Following Triolo, Erdman complained that the district had “spent a lot of money for nothing” because the sub-base of the newly poured pavement at the high school site was breaking apart (known as compacting).
Bridie attempted to assure a dubious Erdman that another planned layer of pavement would eliminate the problem.
A Question of Legalities
But the most controversial issue of the evening came during independent auditor Anna Niemann’s report to the board about the just-completed audit of the past school year.
Niemann (of the Mongaup Valley accounting firm Cooper and Niemann) began by saying the district’s records were “in great shape” and its financial condition was “very good,” using graphs to show that Sullivan West managed to parlay 64 percent of its revenue back into direct education of district students (the rest went to various salary, maintenance and insurance costs).
She also pointed out that, while taxpayers are paying roughly $6,000 for every student, the district is spending more than $13,000 per pupil, above the state average. The difference is made up through state aid, which accounts for 48 percent of the district’s income – exactly the same as for tax revenue, which Niemann said is a better situation than in most districts.
But, said Niemann, her conversations with the state education department (SED) indicated that the district erred last year when it spent a portion of a $3 million capital reserve fund.
Put simply, in June of 2000 voters agreed to create the fund, which actually held $1.3 million.
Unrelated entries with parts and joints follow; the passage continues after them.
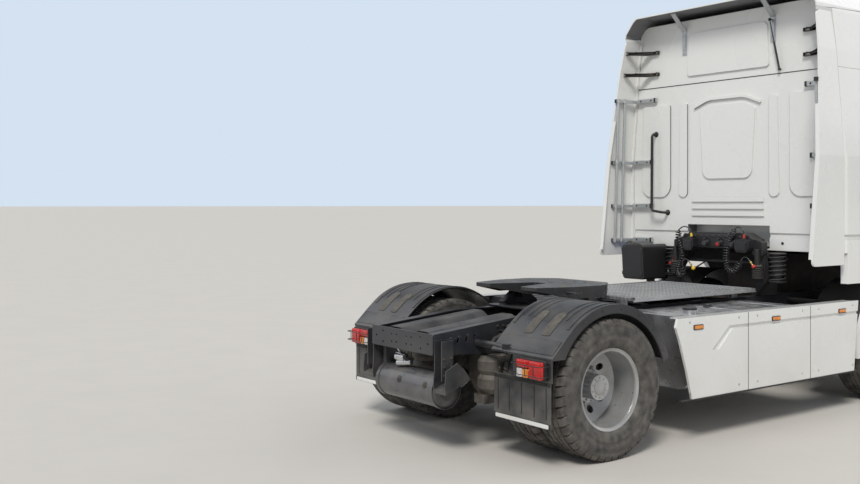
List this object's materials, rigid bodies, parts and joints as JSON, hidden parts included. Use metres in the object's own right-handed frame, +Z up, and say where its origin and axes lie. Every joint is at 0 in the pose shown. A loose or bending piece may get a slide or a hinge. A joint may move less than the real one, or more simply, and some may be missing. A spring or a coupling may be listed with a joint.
{
  "type": "cab-over tractor unit with two axles",
  "caption": "Two-axle cab-over tractor unit with sleeper cab, tilting cab, opening doors, steered front wheels and rocking coupling plate.",
  "frame": {"origin": "on the ground at the middle of the overall length and width", "axes": "+Z up, -Y towards the front of the vehicle, +X towards its left side"},
  "size_m": [3.03, 6.15, 3.7857],
  "materials": {
    "white_paint": "gloss",
    "frame_grey": "satin",
    "black_plastic": "satin",
    "guard_plastic": "satin",
    "tyre": "matte",
    "rim": "satin",
    "aluminium": "brushed",
    "galvanised": "satin",
    "greased_iron": "greasy",
    "rubber": "matte",
    "glass": "clear",
    "lamp_red": "gloss",
    "lamp_clear": "clear",
    "trim_fabric": "woven",
    "brass": "satin"
  },
  "bodies": {
    "chassis": {"air_filter": "black_plastic", "air_line_left": "rubber", "air_line_plugs": "brass", "air_line_right": "rubber", "air_springs": "rubber", "axle_cover": "guard_plastic", "bumper": "white_paint", "coupling_mount": "frame_grey", "crossmembers": "frame_grey", "deck": "aluminium", "drive_train": "greased_iron", "frame_rails": "frame_grey", "frame_tail": "frame_grey", "front_axle": "frame_grey", "front_guards": "guard_plastic", "fuel_tank": "aluminium", "headlamps": "lamp_clear", "left_boxes": "aluminium", "portal": "black_plastic", "radiator": "aluminium", "rear_air_tank": "frame_grey", "rear_axle": "frame_grey", "rear_mudguards": "guard_plastic", "side_skirts": "white_paint", "steps": "aluminium", "tail_lamps": "lamp_red"},
    "cab": {"cab_shell": "white_paint", "cab_roof": "white_paint", "windscreen": "glass", "side_fairings": "white_paint", "back_wall_fittings": "galvanised", "roof_deflector": "white_paint", "sun_visor": "black_plastic", "dashboard": "black_plastic", "steering_wheel": "black_plastic", "seats": "trim_fabric", "bunk": "trim_fabric", "grab_rail": "black_plastic"},
    "door_left": {"door_left": "white_paint", "door_glass_left": "glass", "mirror_left": "black_plastic", "door_handle_left": "black_plastic"},
    "door_right": {"door_right": "white_paint", "door_glass_right": "glass", "mirror_right": "black_plastic", "door_handle_right": "black_plastic"},
    "front_lid": {"front_lid": "white_paint"},
    "knuckle_left": {"knuckle_left": "frame_grey"},
    "knuckle_right": {"knuckle_right": "frame_grey"},
    "wheel_front_left": {"tyre_front_left": "tyre", "rim_front_left": "rim"},
    "wheel_front_right": {"tyre_front_right": "tyre", "rim_front_right": "rim"},
    "wheel_rear_left": {"tyres_rear_left": "tyre", "rims_rear_left": "rim"},
    "wheel_rear_right": {"tyres_rear_right": "tyre", "rims_rear_right": "rim"},
    "coupling": {"coupling_plate": "greased_iron"}
  },
  "joints": [
    {"name": "steer_left", "type": "hinge", "parent": "chassis", "child": "knuckle_left", "pos_m": [0.9, -1.695, 0.507], "axis": [0, 0, 1], "range_deg": [-40, 40]},
    {"name": "steer_right", "type": "hinge", "parent": "chassis", "child": "knuckle_right", "pos_m": [-0.9, -1.695, 0.507], "axis": [0, 0, 1], "range_deg": [-40, 40]},
    {"name": "spin_front_left", "type": "hinge", "parent": "knuckle_left", "child": "wheel_front_left", "pos_m": [1.04, -1.695, 0.507], "axis": [1, 0, 0], "continuous": true},
    {"name": "spin_front_right", "type": "hinge", "parent": "knuckle_right", "child": "wheel_front_right", "pos_m": [-1.04, -1.695, 0.507], "axis": [1, 0, 0], "continuous": true},
    {"name": "spin_rear_left", "type": "hinge", "parent": "chassis", "child": "wheel_rear_left", "pos_m": [1, 2.105, 0.507], "axis": [1, 0, 0], "continuous": true},
    {"name": "spin_rear_right", "type": "hinge", "parent": "chassis", "child": "wheel_rear_right", "pos_m": [-1, 2.105, 0.507], "axis": [1, 0, 0], "continuous": true},
    {"name": "cab_tilt", "type": "hinge", "parent": "chassis", "child": "cab", "pos_m": [0, -2.899, 1.11], "axis": [1, 0, 0], "range_deg": [0, 60]},
    {"name": "door_left_hinge", "type": "hinge", "parent": "cab", "child": "door_left", "pos_m": [1.222, -2.608, 1.8], "axis": [0, 0, -1], "range_deg": [0, 70]},
    {"name": "door_right_hinge", "type": "hinge", "parent": "cab", "child": "door_right", "pos_m": [-1.222, -2.608, 1.8], "axis": [0, 0, 1], "range_deg": [0, 70]},
    {"name": "front_lid_hinge", "type": "hinge", "parent": "cab", "child": "front_lid", "pos_m": [0, -2.984, 2.036], "axis": [-1, 0, 0], "range_deg": [0, 85]},
    {"name": "coupling_pitch", "type": "hinge", "parent": "chassis", "child": "coupling", "pos_m": [0, 1.545, 1.062], "axis": [1, 0, 0], "range_deg": [-15, 15]}
  ],
  "couplings": [
    {"joint": "steer_right", "follows": "steer_left", "ratio": 1}
  ]
}
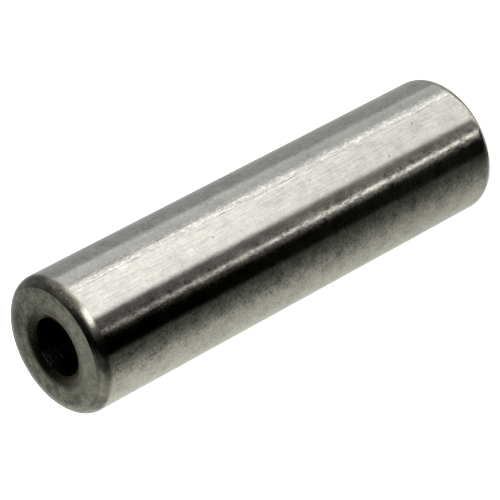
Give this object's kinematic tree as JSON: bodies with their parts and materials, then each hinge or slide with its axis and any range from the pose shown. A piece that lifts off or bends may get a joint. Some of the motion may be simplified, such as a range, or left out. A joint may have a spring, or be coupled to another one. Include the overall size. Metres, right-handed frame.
{
  "type": "gudgeon pin",
  "caption": "Ground steel gudgeon pin: a thick-walled cylindrical tube with flat ends, rounded outer chamfers and a countersunk through bore.",
  "frame": {"origin": "centre of the lower end face, on the pin's axis", "axes": "+Z along the pin's axis, from the end it stands on to the end that the picture shows; the pin is round, so X and Y are any two directions square to it"},
  "size_m": [0.011, 0.011, 0.04],
  "materials": {
    "ground_steel": "ground and polished outside, turned on the end faces"
  },
  "bodies": {
    "root": {"gudgeon_pin": "ground_steel"}
  },
  "joints": []
}
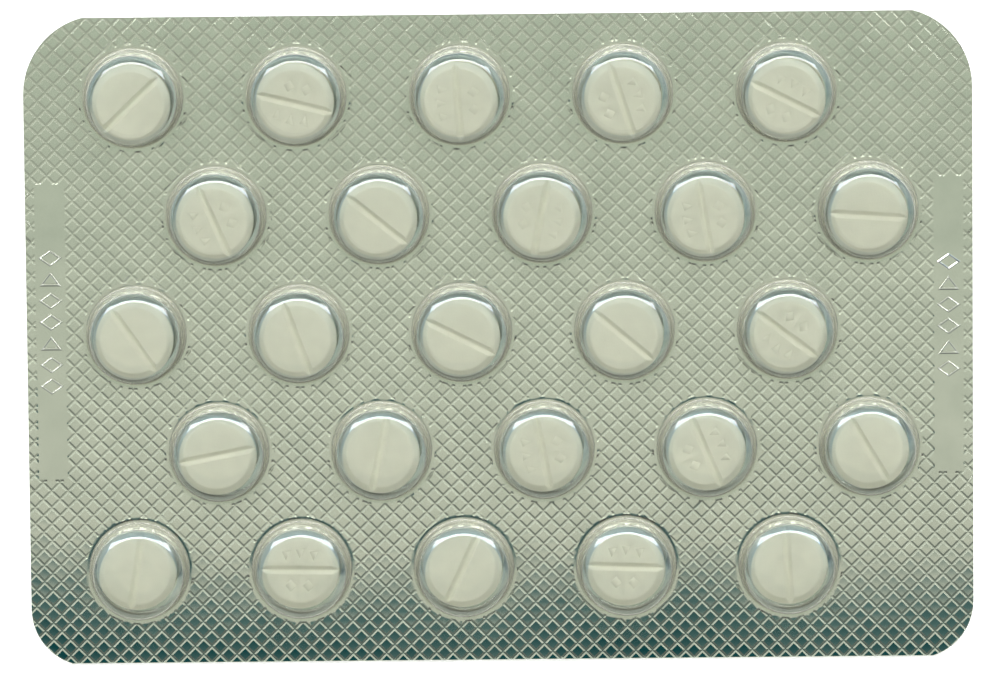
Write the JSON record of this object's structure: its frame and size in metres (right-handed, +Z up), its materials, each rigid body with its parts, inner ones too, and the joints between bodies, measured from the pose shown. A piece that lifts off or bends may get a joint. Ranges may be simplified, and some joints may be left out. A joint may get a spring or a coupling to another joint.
{
  "type": "pill blister pack",
  "caption": "Push-through blister pack: a clear formed film with staggered round pockets, each holding a scored tablet, sealed to a flat aluminium foil lid.",
  "frame": {"origin": "centre of the foil lid's underside, which the pack lies on", "axes": "+X along the long side, +Y towards the edge with the larger corner radii, +Z up out of the pockets"},
  "size_m": [0.1024, 0.0706, 0.004],
  "materials": {
    "clear_film": "clear glossy formed film",
    "foil": "bright foil with a knurled seal",
    "tablet": "matt pressed powder, off-white"
  },
  "bodies": {
    "root": {"blister_film": "clear_film", "lidding_foil": "foil", "tablet_r1c1": "tablet", "tablet_r1c2": "tablet", "tablet_r1c3": "tablet", "tablet_r1c4": "tablet", "tablet_r1c5": "tablet", "tablet_r2c1": "tablet", "tablet_r2c2": "tablet", "tablet_r2c3": "tablet", "tablet_r2c4": "tablet", "tablet_r2c5": "tablet", "tablet_r3c1": "tablet", "tablet_r3c2": "tablet", "tablet_r3c3": "tablet", "tablet_r3c4": "tablet", "tablet_r3c5": "tablet", "tablet_r4c1": "tablet", "tablet_r4c2": "tablet", "tablet_r4c3": "tablet", "tablet_r4c4": "tablet", "tablet_r4c5": "tablet", "tablet_r5c1": "tablet", "tablet_r5c2": "tablet", "tablet_r5c3": "tablet", "tablet_r5c4": "tablet", "tablet_r5c5": "tablet"}
  },
  "joints": []
}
Shortly thereafter, SED Commissioner Richard Mills clarified a law stating that monies from a capital reserve fund could only be expended through voter approval in that same year. Since a portion of that $1.3 million went to Jeffersonville’s $5 million renovations in the 2001-2002 school year – more than a year after voters approved it – the school had, according to SED rules, broken the law.
Added to this is the fact that SED also changed the rules for state building aid, saying that, with this new school year, aid will come in the form of 20- or 30-year reimbursements, rather than the traditional lump sum.
So, said Niemann and Business Manager Keith Menges, the board had a choice to make that evening: tell the state through required financial statements that it had unintentionally illegally expended monies from the capital reserve fund last year, thus getting the lump sum of state aid (along with a reprimand); or tell the state through altered bookkeeping records that those funds were borrowed (not from the reserve fund), go back to the voters for approval to utilize the reserve fund, and get reimbursed by the state over the next 20 years or so.
In a later interview, Menges said it was a “mere accounting decision” to make the bookkeeping changes to reflect use of borrowed monies rather than reserve funds.
However, that was not necessary. Through an informal vote consisting of nodding or shaking heads, the board directed Menges to tell the state that the money was spent last year from the capital reserve fund. The only apparent dissenting vote was from Norden.
Callicoon resident Ken Uy, during a later public comment session, was furious over the mistake and the resulting solution.
“This is incomprehensible,” he said to the board. “There’s no way that nobody knew [about the problem when it happened]. If it was me, I’d be asking to sue those fiscal advisors. . . . They’re incompetent. You have to question it!”
Saying Niemann “doesn’t know what she’s talking about,” Uy put forth a third option, saying the board could ask the public to vote on completely liquidating the capital reserve fund and, per SED law, use it to pay off district debt.
School officials, on the other hand, said this was all a result of an apparent miscommunication with the fiscal advisors (which do not include Niemann), but in later interviews, Johndrow and Menges differed on whether to term the resulting situation “illegal.”
“We really shouldn’t have expended those funds,” said Menges, who was treasurer of the district at the time of the reserve fund’s use. “We should report it on the financials [statements]. . . . We didn’t follow the letter of the law . . . so from that point of view, is it legal? I would have to say no.
“But,” he continued, “they [SED] are not going to hold back our finances. . . . It’s a lot fiscally smarter decision to take the repercussions and get that money.”
Menges also questioned dissenters Norden and Uy’s concerns, saying they “haven’t expressed it in a way that is a cooperative and productive manner.”
“It seems very antagonistic,” he said.
Johndrow, on the other hand, said the district was doing nothing intentionally illegal.
“I see this as an interpretation of procedures and policy,” he explained. “We did it under what we considered to be acceptable procedures.”
He said those procedures that led up to the expenditure “are being reassessed,” but he didn’t think the average taxpayer in the district would be upset by the course of the events, since it resulted in what he termed “significant savings” to the district.
“A lot of the accounting procedures are not what you would call legal or illegal,” he explained. “The school is not going to consciously do anything illegal.”
Niemann, for her part, said the matter was more a legal question than an accounting question, explaining that the case which led up to the creation of the SED commissioner’s ruling had to do with a district that was using the capital reserve as a rolling fund year after year – unlike Sullivan West.
At SW, she reminded, “this was a one-shot deal. You have to look at the intent of the law. They [Sullivan West officials] got voter approval to spend the money.”
In Other Business . . .
Elsewhere during the meeting, the board heard that officials are considering a grant program for a solar panel array at the Jeff campus.
Johndrow also told the board that it was “back to the drawing board” regarding contracting out for a building and grounds supervisor, a new position. Evidently, none of the companies that could provide such a person showed up for a pre-bidding tour of the grounds.
Menges told the board that the Norfolk-Southern Railroad, which owns the track that goes through the entire western side of the district, has contested its year 2000 assessments, and a judge has put a restraining order on their requirement to pay, perhaps costing the district as much as $79,000 in lost funds (if the suit is successful).